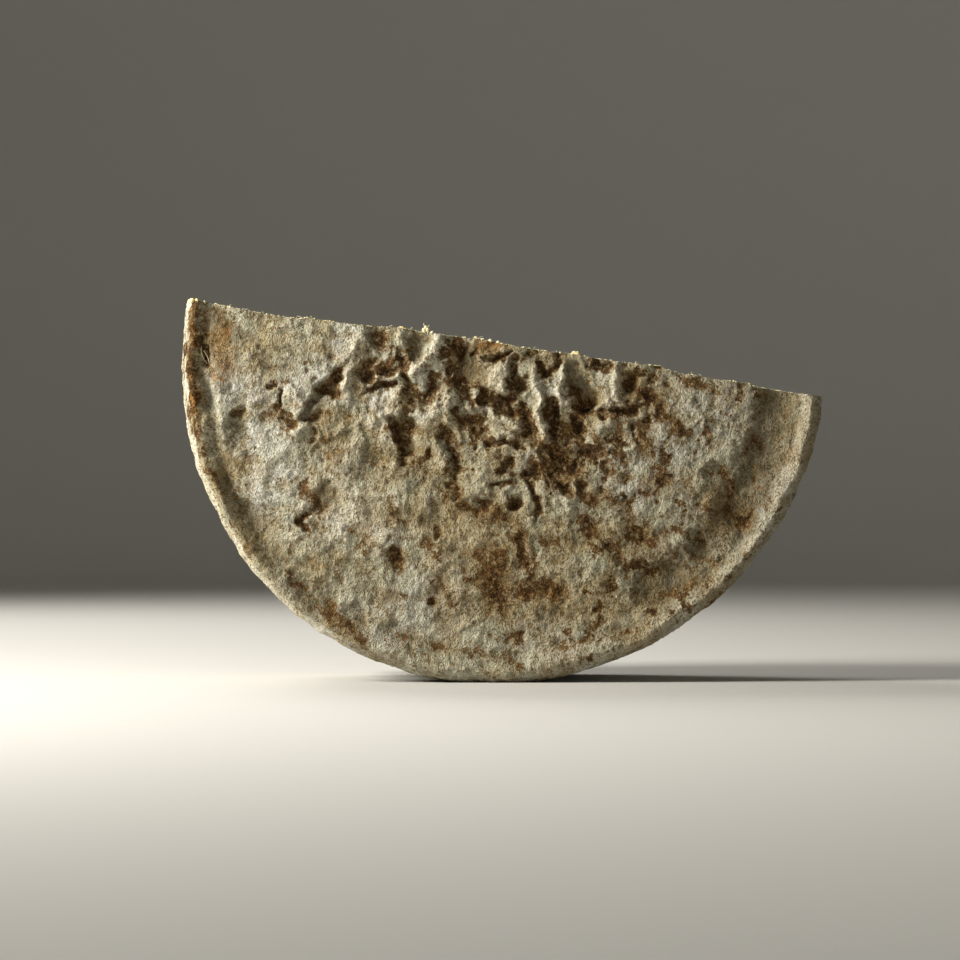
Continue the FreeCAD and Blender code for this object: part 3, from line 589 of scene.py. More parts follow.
class Tint:
    """One value in a material: expressions on it add the Math nodes that work it out."""

    def __init__(self, tree, socket=None):
        self.tree, self.socket = tree, socket

    def node(self, kind, settings, sockets, output=0):
        """Adds a node: its settings first, then the values or links of its sockets."""
        made = self.tree.nodes.new(kind)
        for name, value in settings.items():
            if name == "stops":
                while len(made.color_ramp.elements) < len(value):
                    made.color_ramp.elements.new(0.5)
                for element, (place, colour) in zip(made.color_ramp.elements, value):
                    element.position, element.color = place, (*colour, 1.0)
            else:
                setattr(made, name, value)
        for name, value in sockets.items():
            if isinstance(value, Tint):
                self.tree.links.new(value.socket, made.inputs[name])
            elif isinstance(value, tuple) and len(value) == 3 and made.inputs[name].type == "RGBA":
                made.inputs[name].default_value = (*value, 1.0)
            else:
                made.inputs[name].default_value = value
        return Tint(self.tree, made.outputs[output])

    def maths(self, operation, *values):
        """The result of one Math node."""
        return self.node("ShaderNodeMath", {"operation": operation}, dict(enumerate(values)))

    def __add__(self, other):
        return self.maths("ADD", self, other)

    def __sub__(self, other):
        return self.maths("SUBTRACT", self, other)

    def __rsub__(self, other):
        return self.maths("SUBTRACT", other, self)

    def __mul__(self, other):
        return self.maths("MULTIPLY", self, other)

    __radd__, __rmul__ = __add__, __mul__

    def between(self, start, end):
        """An eased step from 0 at start to 1 at end."""
        settings = {"interpolation_type": "SMOOTHSTEP"}
        return self.node("ShaderNodeMapRange", settings, {0: self, 1: start, 2: end})

    def mixed(self, colour, share, blend="MIX"):
        """This colour, with that share of the other one mixed in."""
        settings = {"data_type": "RGBA", "blend_type": blend}
        return self.node("ShaderNodeMix", settings, {0: share, 6: self, 7: colour}, 2)

    def graded(self, *stops):
        """A colour for this value, blended between the nearest two stops."""
        return self.node("ShaderNodeValToRGB", {"stops": stops}, {"Fac": self})

    def noise(self, size_mm, detail=2.0, roughness=0.5, shift=0.0):
        """Cloudy noise in the object's own space, with features of this size."""
        place = self.node("ShaderNodeTexCoord", {}, {}, 3)
        moved = self.node("ShaderNodeMapping", {}, {0: place, 1: (shift, shift, shift)})
        sockets = {"Vector": moved, "Scale": 1000.0 / size_mm, "Detail": detail, "Roughness": roughness}
        return self.node("ShaderNodeTexNoise", {}, sockets)

    def painted(self, name):
        """How fully this finish lies here, as laid down with the mesh."""
        return self.node("ShaderNodeAttribute", {"attribute_name": name}, {}, 2)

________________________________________

## Short exercise
Word for word, quote the lines of the material from the first line through the line with "return Tint(self.tree, made.outputs[output])", both ends included.

## Response below
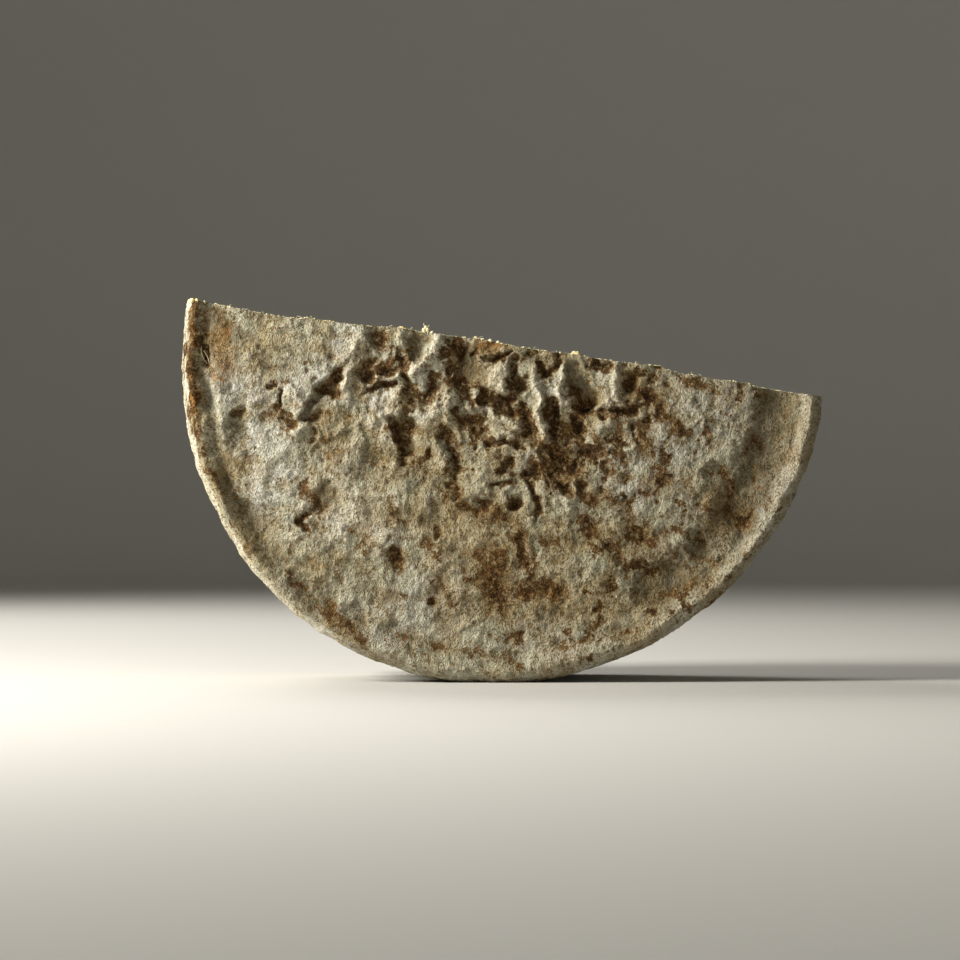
Continue the FreeCAD and Blender code for this object: part 3, from line 589 of scene.py. More parts follow.
class Tint:
    """One value in a material: expressions on it add the Math nodes that work it out."""

    def __init__(self, tree, socket=None):
        self.tree, self.socket = tree, socket

    def node(self, kind, settings, sockets, output=0):
        """Adds a node: its settings first, then the values or links of its sockets."""
        made = self.tree.nodes.new(kind)
        for name, value in settings.items():
            if name == "stops":
                while len(made.color_ramp.elements) < len(value):
                    made.color_ramp.elements.new(0.5)
                for element, (place, colour) in zip(made.color_ramp.elements, value):
                    element.position, element.color = place, (*colour, 1.0)
            else:
                setattr(made, name, value)
        for name, value in sockets.items():
            if isinstance(value, Tint):
                self.tree.links.new(value.socket, made.inputs[name])
            elif isinstance(value, tuple) and len(value) == 3 and made.inputs[name].type == "RGBA":
                made.inputs[name].default_value = (*value, 1.0)
            else:
                made.inputs[name].default_value = value
        return Tint(self.tree, made.outputs[output])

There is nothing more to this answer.